REQUIREMENTS:
Begin with the line containing "for place in" and end with the line containing "cad_parts[node].hide_render = cad_parts[node].hide_viewport"; set down that block verbatim and nothing else.

[Entries with model source code]
------------------------------------------------------------

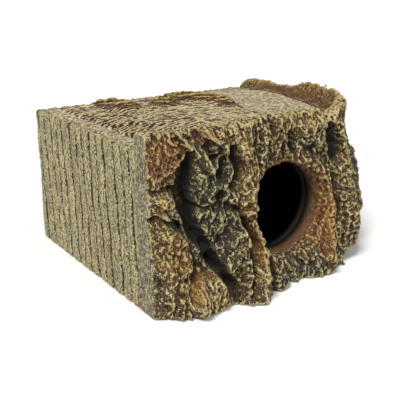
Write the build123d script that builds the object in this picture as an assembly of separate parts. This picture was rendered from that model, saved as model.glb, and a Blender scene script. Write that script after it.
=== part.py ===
from build123d import *
import math
import os

# Resin cave ornament: a cast timber box, a cast bark shell bonded round its front and right side,
# and a loose lid that drops into the top.
#
# Everything is drawn in a bench frame: X runs from the flat left face to the right, Y from the
# front slab to the back, Z up from the ground. The last step centres the parts on their footprint.

# ------------------------------------------------------------------ driving dimensions, in mm
body_back = 160.0        # front of the bark slab's top edge to the back face
slab_depth = 12.0        # thickness of the bark slab along its top edge
lid_right = 191.0        # left face to the furthest right of the lid's space
side_wall = 5.0          # box wall right of the lid, hidden by the bark
wall_top = 100.0         # top of the grooved left and back walls
crest_height = 110.0     # top of the bark slab at its left end
floor_depth = 6.0        # floor of the box
lid_depth = 8.0          # plate of the lid
left_rim = 4.0           # thin wall left of the lid
back_rim = 10.0          # wall top behind the lid
seat_width = 5.0         # ledge that the lid rests on
front_wall = 4.0         # box wall behind the slab
lid_gap = 0.7            # clearance round the lid's edge
seat_gap = 0.3           # clearance under the lid
bark_end = 186.0         # where the back wall's top meets the bark

front_turn = 16.0        # radius where the front walls run into the right-hand ones
side_bow = 60.0          # radius of the gentle bends down the right side
back_turn = 30.0         # radius of the lid's back right corner
edge_turn = 1.5          # radius of the lid's other corners

entrance_x = 102.5       # centre of the round entrance
entrance_z = 49.0
entrance_radius = 30.0
mouth_flare = 0.12       # how much the entrance widens for each mm outwards through the bark
notch_x = 183.0          # finger notch in the bark beside the lid
notch_y = 78.0
notch_radius = 13.0

grain_pitch = 6.5        # raised grain lines across the lid
grain_height = 1.2
grain_start = 18.0
grain_end = 128.0
knot_height = 6.0        # raised knots towards the lid's back edge
# Each knot's middle, length, width and turn in degrees from the X axis
knots = [(53, 135, 36, 18, 0), (98, 125, 38, 20, 25), (124, 105, 40, 18, -75)]

box_right = lid_right + side_wall
seat_height = wall_top - lid_depth
tall = crest_height + 30.0   # safely above everything, for cutting prisms
low = 30.0                   # safely beyond the bark's deepest flare

# ------------------------------------------------------------------ plan outlines


def rounded(points, radii):
    """A face with the given corners, each rounded to its own radius."""
    return make_face(FilletPolyline(*points, radius=radii, close=True))


def plan(left, front, back, outwards, turns):
    """An outline that is straight on three sides and bows out down the right side.

    outwards is how far its right side stands out from the lid's; turns are the radii of its front
    left, back right and back left corners."""
    right = lid_right + outwards
    corners = [(left, front), (156 + outwards, front), (178 + outwards, 52 - 0.4 * outwards)]
    corners += [(right, 105 - 0.2 * outwards), (right, back), (left, back)]
    return rounded(corners, [turns[0], front_turn, side_bow, side_bow, turns[1], turns[2]])


def pocket_face(inset=0.0):
    """The space for the lid."""
    turns = (edge_turn, back_turn, edge_turn)
    face = plan(left_rim, slab_depth, body_back - back_rim, 0, turns)
    return offset(face, amount=-inset) if inset else face


def box_face():
    """The outside of the timber box, hidden by the bark in front and on the right."""
    return plan(0, slab_depth, body_back, side_wall, (0.5, 4, 2))


def chamber_face():
    """The room inside, one seat width smaller than the lid's space."""
    turns = (6, back_turn - seat_width, 6)
    back = body_back - back_rim - seat_width
    return plan(left_rim + seat_width, slab_depth + front_wall, back, -seat_width, turns)


def prism(face, low_z, high_z):
    return extrude(Pos(0, 0, low_z) * face, amount=high_z - low_z)


def rim_prism():
    """Where the left and back walls rise past the lid's underside, before the lid's space is cut."""
    length = body_back - slab_depth
    left_strip = Pos(left_rim / 2, body_back - length / 2) * Rectangle(left_rim, length)
    back_strip = Pos(bark_end / 2, body_back - back_turn / 2) * Rectangle(bark_end, back_turn)
    strips = (left_strip + back_strip) & box_face()
    return prism(strips, seat_height, tall)


def entrance_bore():
    """The round way in, which runs through the bark and the box's front wall."""
    inner_end = slab_depth + 2 * front_wall
    bore = Cylinder(entrance_radius, low + inner_end, rotation=(90, 0, 0))
    return Pos(entrance_x, (inner_end - low) / 2, entrance_z) * bore


# ------------------------------------------------------------------ timber box


def timber_box():
    body = prism(box_face(), 0, seat_height)
    rims = rim_prism() & Pos(0, 0, wall_top / 2) * Box(3 * box_right, 3 * body_back, wall_top)
    body = body + rims
    body = body - prism(pocket_face(), seat_height, tall)
    body = body - prism(chamber_face(), floor_depth, tall)
    return body - entrance_bore()


# ------------------------------------------------------------------ bark shell

# Points along the bark's top edge, from the left end round the front and the right side to the
# back, each with how far the bark flares out from there at the ground.
bark_line = [
    (0, 0, 6), (12, 0, 12), (30, 0, 17), (46, 0, 18), (60, 0, 27), (74, 0, 25), (96, 0, 14),
    (114, 0, 14), (132, 0, 17), (148, 0, 14), (162, 7, 8), (171, 20, 14), (181, 38, 17),
    (190, 58, 17), (197, 79, 15), (201, 102, 13), (201, 126, 12), (201, 145, 12), (201, body_back, 11),
]
bark_levels = (0, 12, 32, 58, 84, tall)
side_belly = 5.5         # how much more the right side swells out below its middle
belly_height = 36.0
belly_spread = 22.0
ridge_depth = 2.0        # shallow vertical ridges down the bark
ridge_pitch = 2.6        # in points of the line above


def flare_share(height):
    """How much of the flare is left at a height: all at the ground, none at the crest."""
    return max(0.0, 1 - height / crest_height) ** 1.5


def belly(place, height):
    """The right side's swelling at a height; place counts points along the bark's line."""
    share = min(max(place - 9, 0) / 3, 1)
    return share * side_belly * math.exp(-(((height - belly_height) / belly_spread) ** 2))


def bark_section(height):
    """The bark's plan at one height, closed through the inside of the box."""
    points = []
    last = len(bark_line) - 1
    for i, (x, y, flare) in enumerate(bark_line):
        x0, y0, _ = bark_line[max(i - 1, 0)]
        x1, y1, _ = bark_line[min(i + 1, last)]
        along = math.hypot(x1 - x0, y1 - y0)
        outward = ((y1 - y0) / along, (x0 - x1) / along)
        ridge = ridge_depth * math.sin(2 * math.pi * i / ridge_pitch + height / 30)
        ridge = 0 if i in (0, last) else ridge
        reach = flare * flare_share(height) + belly(i, height) + ridge
        points.append((x + reach * outward[0], y + reach * outward[1]))
    points += [(bark_end - 6, body_back), (140, 60), (0, slab_depth)]
    return Pos(0, 0, height) * make_face(Polyline(*points, close=True))


# The height of the bark's uneven crest: seen from the front by X, and along the right rim by Y.
front_crest = [(-1, crest_height), (60, crest_height - 1), (112, crest_height + 1)]
front_crest += [(138, crest_height - 2), (148, crest_height - 4), (158, crest_height + 2)]
front_crest += [(170, crest_height + 4.5), (230, crest_height + 4.5)]
side_crest = [(-low, crest_height + 6), (14, crest_height + 5), (46, crest_height + 4.5)]
side_crest += [(66, crest_height + 3), (84, crest_height), (98, crest_height - 4.5)]
side_crest += [(116, crest_height - 3.5), (140, crest_height - 2), (body_back + 1, crest_height - 4)]


def under_crest(crest, plane):
    """Everything under one crest line, drawn in a vertical plane and run out both ways."""
    first, last = crest[0][0], crest[-1][0]
    outline = Polyline((last, -1), (first, -1), *crest, close=True)
    return extrude(plane * make_face(outline), amount=2 * box_right, both=True)


def bark_shell():
    body = loft([bark_section(z) for z in bark_levels], ruled=True)
    body = body & under_crest(front_crest, Plane.XZ) & under_crest(side_crest, Plane.YZ)
    body = body - prism(box_face(), -1, seat_height)
    body = body - rim_prism()
    body = body - prism(pocket_face(), seat_height, tall)
    body = body - entrance_bore()
    depth = low + slab_depth
    mouth = Cone(entrance_radius, entrance_radius + mouth_flare * depth, depth, rotation=(90, 0, 0))
    body = body - Pos(entrance_x, slab_depth - depth / 2, entrance_z) * mouth
    return body - Pos(notch_x, notch_y, crest_height + 2) * Sphere(notch_radius)


# ------------------------------------------------------------------ lid


def knot(x, y, length, width, turn):
    """A low swelling of the lid's grain, longer than it is wide, turned from X by some degrees."""
    swelling = scale(Sphere(1), by=(length / 2, width / 2, knot_height))
    above = Pos(0, 0, length - 1) * Box(2 * length, 2 * length, 2 * length)
    return Pos(x, y, wall_top) * Rot(0, 0, turn) * (swelling & above)


def lid():
    plate = prism(pocket_face(lid_gap), seat_height + seat_gap, wall_top)
    for place in knots:
        plate = plate + knot(*place)
    first_line, last_line = slab_depth + 8, body_back - back_rim - 8
    count = int((last_line - first_line) / grain_pitch) + 1
    for i in range(count):
        end = grain_end + 5 * math.sin(1.9 * i)
        line = Pos((grain_start + end) / 2, first_line + i * grain_pitch, wall_top)
        plate = plate + line * Box(end - grain_start, grain_pitch / 2, 2 * grain_height)
    return plate


# ------------------------------------------------------------------ centred and written

parts = {"timber_box": timber_box(), "bark_shell": bark_shell(), "lid": lid()}
whole = Compound([solid for part in parts.values() for solid in part.solids()]).bounding_box()
to_origin = Pos(-(whole.min.X + whole.max.X) / 2, -(whole.min.Y + whole.max.Y) / 2, -whole.min.Z)
os.makedirs("parts", exist_ok=True)
for name, part in parts.items():
    export_step(to_origin * part, f"parts/{name}.step")
print("bounding box, bench frame:", whole)
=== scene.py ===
import math
import bpy
import numpy as np
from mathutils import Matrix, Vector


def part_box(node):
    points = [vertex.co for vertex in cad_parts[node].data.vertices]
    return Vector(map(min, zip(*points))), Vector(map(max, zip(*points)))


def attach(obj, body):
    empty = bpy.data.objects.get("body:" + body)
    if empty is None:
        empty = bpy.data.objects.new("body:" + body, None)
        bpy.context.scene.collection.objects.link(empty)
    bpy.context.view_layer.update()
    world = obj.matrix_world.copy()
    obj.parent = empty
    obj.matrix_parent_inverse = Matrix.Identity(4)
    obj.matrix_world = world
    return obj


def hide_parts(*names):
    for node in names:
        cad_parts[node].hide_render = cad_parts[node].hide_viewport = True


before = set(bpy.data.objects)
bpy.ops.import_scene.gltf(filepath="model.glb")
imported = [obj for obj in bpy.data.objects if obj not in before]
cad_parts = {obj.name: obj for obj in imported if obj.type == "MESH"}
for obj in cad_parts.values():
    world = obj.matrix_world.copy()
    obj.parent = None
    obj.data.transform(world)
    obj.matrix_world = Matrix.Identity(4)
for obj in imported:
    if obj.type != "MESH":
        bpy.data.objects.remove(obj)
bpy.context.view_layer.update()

# A cast resin hide cave: a timber box, a bark shell round its front and right side, and a loose
# lid. Each casting is sculpted as a field in space, negative inside the resin, which is meshed
# where it is zero. The fields are drawn in millimetres in the bench frame of the design: X from
# the flat left face, Y from the front of the bark slab's top edge, Z up from the ground.

MM = 1000.0             # millimetres in a metre
CELL = 0.75      # mesh cell of the castings

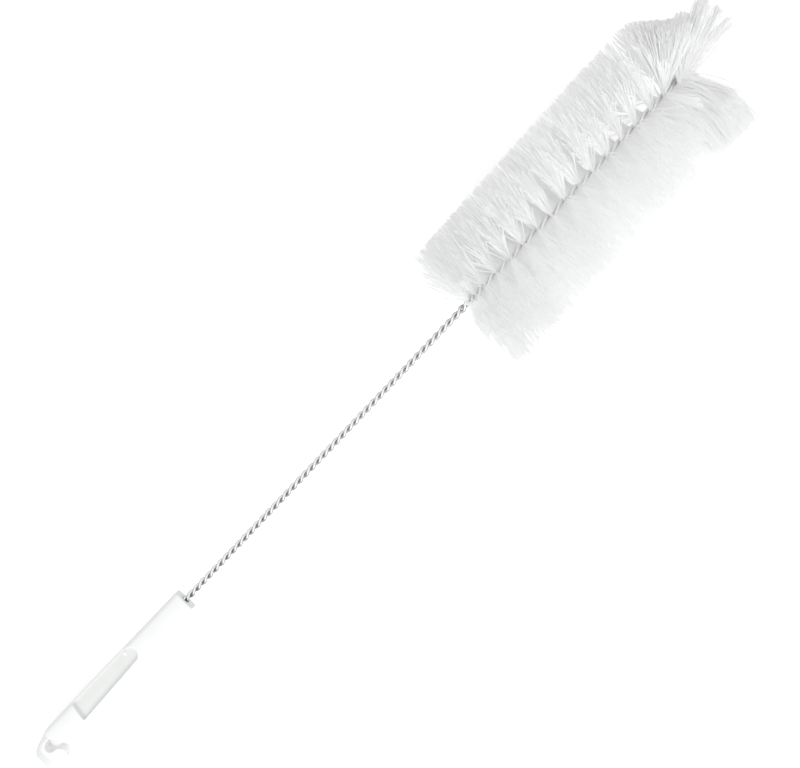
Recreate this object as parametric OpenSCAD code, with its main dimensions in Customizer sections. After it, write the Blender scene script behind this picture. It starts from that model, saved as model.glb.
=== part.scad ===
// Bottle brush: bristles held in a twisted wire, with a moulded plastic handle that ends in a hook.
//
// The brush is drawn along X. x = 0 is the mouth of the handle's socket, the handle lies toward -X and
// the bristle head toward +X, and the hook opens toward -Y. The whole is then laid on the table, where
// it rests on the near rim of its bristles and on the end of its handle.
//
// Along the head, s is the distance from the first bristle. The wire's twist is counted in turns: 0 at
// the end of the twist and negative before it, so the nose always leaves the twist the same way round.

/* [Wire] */
// Diameter of the wire
strand_d = 1.3; // [1.0:0.05:1.6]
// Bare twisted stem between the handle and the first bristle
stem_l = 162; // [100:1:260]
// Length of one full turn in the stem
stem_pitch = 7.1; // [6.5:0.1:9]
// Length of one full turn in the head
head_pitch = 14.8; // [13:0.1:18]
// Twisted wire inside the handle
socket_depth = 24; // [12:1:25]
// Radius of the bend that turns the nose aside
nose_bend_r = 3; // [2.5:0.1:5]
// Angle of that bend
nose_bend = 70; // [0:5:80]
// Straight wire between the bend and the end loop
nose_l = 1; // [0.5:0.1:3]

/* [Bristle head] */
// Length of wire that grips bristles
head_l = 116.2; // [80:0.1:180]
// Diameter of the head at the stem
near_d = 56; // [40:1:70]
// Diameter of the head where the fan starts
far_d = 60.4; // [40:0.2:74]
// Length of the fan's bristles at the nose
fan_l = 30.5; // [20:0.5:36]
// Forward lean of the last bristles on the handle's straight side
fan_lean_back = 63; // [40:1:70]
// Forward lean of the last bristles on the hook's side
fan_lean_front = 18; // [5:1:60]
// Scatter of the fan's leans, to either side
fan_scatter = 14; // [0:1:16]
// Backward lean of the bristles on the hook's side
side_lean = 7; // [0:0.5:10]
// Thickness of the bristles pressed flat between the two strands
core_t = 0.44; // [0.4:0.02:0.6]
// Width of a bristle tuft at its end
tuft_w = 0.75; // [0.4:0.05:0.9]
// How far the lowest bristles give under the weight of the brush
press = 0.4; // [0:0.1:1]

/* [Handle] */
// Length from the socket mouth to the end of the hook
handle_l = 92; // [86:1:120]
// Thickness along the middle
handle_t = 6; // [5:0.2:7]
// Radius of the crowned faces
crown_r = 20; // [15:1:60]
// Radius of the rounded end of the hook, seen from the side
end_r = 3.6; // [3.6:0.1:6]
// Width from the wire's axis to the straight edge
straight_w = 4.9; // [4:0.1:6]
// Width from the axis to the flared edge, at the socket
flare_top_w = 4.5; // [3.5:0.1:6]
// Width from the axis to the flared edge, at the lip over the hook
flare_lip_w = 7.8; // [6.5:0.1:9]
// Thickness of the web between the two panels
web_t = 2.2; // [1.2:0.1:3]
// Slope of the panels' floors across the handle
panel_slope = 4; // [0:0.5:5]
// Distance from the socket mouth to the panels
panel_start = 26.7; // [26:0.1:34]
// Length of the panels
panel_l = 37.4; // [25:0.1:38]
// Rim between a panel and the flared edge
flare_rim = 3.5; // [2:0.1:4]
// Rim between a panel and the straight edge
straight_rim = 0.7; // [0.6:0.1:2]
// Radius of a panel's rounded corner
panel_corner_r = 3; // [1.5:0.1:3]
// Diameter of the pip in a panel
pip_d = 1.4; // [1:0.1:2]

/* [Hook] */
// Distance from the end of the hook to the lip
lip_l = 17; // [16:0.1:20]
// Radius of the hook's outer curve
hook_r = 7.2; // [6.5:0.1:8]
// Distance from the wire's axis to the centre of that curve
hook_off = 4; // [3:0.1:4.5]
// Clear width of the mouth between the lip and the prong
mouth_w = 5.6; // [5:0.1:6]
// Width of the pocket behind the prong
pocket_w = 4.6; // [4.2:0.1:5]
// Wall between the pocket and the end of the hook
hook_wall = 6.1; // [5:0.1:7]
// Wall between the pocket and the straight edge
neck_w = 3.7; // [3:0.1:4.5]
// Width of the prong
prong_w = 5.8; // [5:0.1:6.5]

/* [Hidden] */
$fn = 96;

// Running clearances
twist_gap = 0.03;
core_gap = 0.04;
socket_gap = 0.05;
split_gap = 0.3;

// Twist: the stem's tight turns open into the head's long ones over blend_l
blend_l = 14.5;
spread_l = 6;
stem_rings = 10;
head_rings = 12;
stem_rate = 1 / stem_pitch;
head_rate = 1 / head_pitch;
rate_slope = (stem_rate - head_rate) / blend_l;
blend_turns = (blend_l - head_l) * head_rate;
first_turns = blend_turns - blend_l * (stem_rate + head_rate) / 2;
socket_turns = first_turns - (stem_l + socket_depth) * stem_rate;

// Strands: a hexagon with the same area as the round wire, its flats toward and away from the axis
strand_sides = 6;
strand_r = strand_d / 2 * sqrt(PI / (strand_sides / 2 * sin(360 / strand_sides)));
stem_off = strand_d / 2 + twist_gap;
head_off = strand_d / 2 + core_t / 2 + core_gap;
nose_steps = 6;
loop_steps = 8;

// Bristles: rows of tufts on both edges of a flat core that is gripped between the strands
rows_per_turn = 20;
columns = 3;
column_spread = 360 / rows_per_turn / columns;
core_w = head_off + strand_d / 2 + 0.05;
fan_rows = 15;
fan_turns = fan_rows / rows_per_turn;
fan_start = head_l - fan_turns * head_pitch;
body_rows = floor(-first_turns * rows_per_turn) - fan_rows;
near_lean = 4;
near_l = 4;
length_spread = 0.8;
body_scatter = 3.5;
length_dice = rands(-1, 1, 4096, 11);
lean_dice = rands(-1, 1, 4096, 12);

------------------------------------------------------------

TASK ANSWER:
    for place in knots:
        plate = plate + knot(*place)
    first_line, last_line = slab_depth + 8, body_back - back_rim - 8
    count = int((last_line - first_line) / grain_pitch) + 1
    for i in range(count):
        end = grain_end + 5 * math.sin(1.9 * i)
        line = Pos((grain_start + end) / 2, first_line + i * grain_pitch, wall_top)
        plate = plate + line * Box(end - grain_start, grain_pitch / 2, 2 * grain_height)
    return plate


# ------------------------------------------------------------------ centred and written

parts = {"timber_box": timber_box(), "bark_shell": bark_shell(), "lid": lid()}
whole = Compound([solid for part in parts.values() for solid in part.solids()]).bounding_box()
to_origin = Pos(-(whole.min.X + whole.max.X) / 2, -(whole.min.Y + whole.max.Y) / 2, -whole.min.Z)
os.makedirs("parts", exist_ok=True)
for name, part in parts.items():
    export_step(to_origin * part, f"parts/{name}.step")
print("bounding box, bench frame:", whole)
=== scene.py ===
import math
import bpy
import numpy as np
from mathutils import Matrix, Vector


def part_box(node):
    points = [vertex.co for vertex in cad_parts[node].data.vertices]
    return Vector(map(min, zip(*points))), Vector(map(max, zip(*points)))


def attach(obj, body):
    empty = bpy.data.objects.get("body:" + body)
    if empty is None:
        empty = bpy.data.objects.new("body:" + body, None)
        bpy.context.scene.collection.objects.link(empty)
    bpy.context.view_layer.update()
    world = obj.matrix_world.copy()
    obj.parent = empty
    obj.matrix_parent_inverse = Matrix.Identity(4)
    obj.matrix_world = world
    return obj


def hide_parts(*names):
    for node in names:
        cad_parts[node].hide_render = cad_parts[node].hide_viewport = True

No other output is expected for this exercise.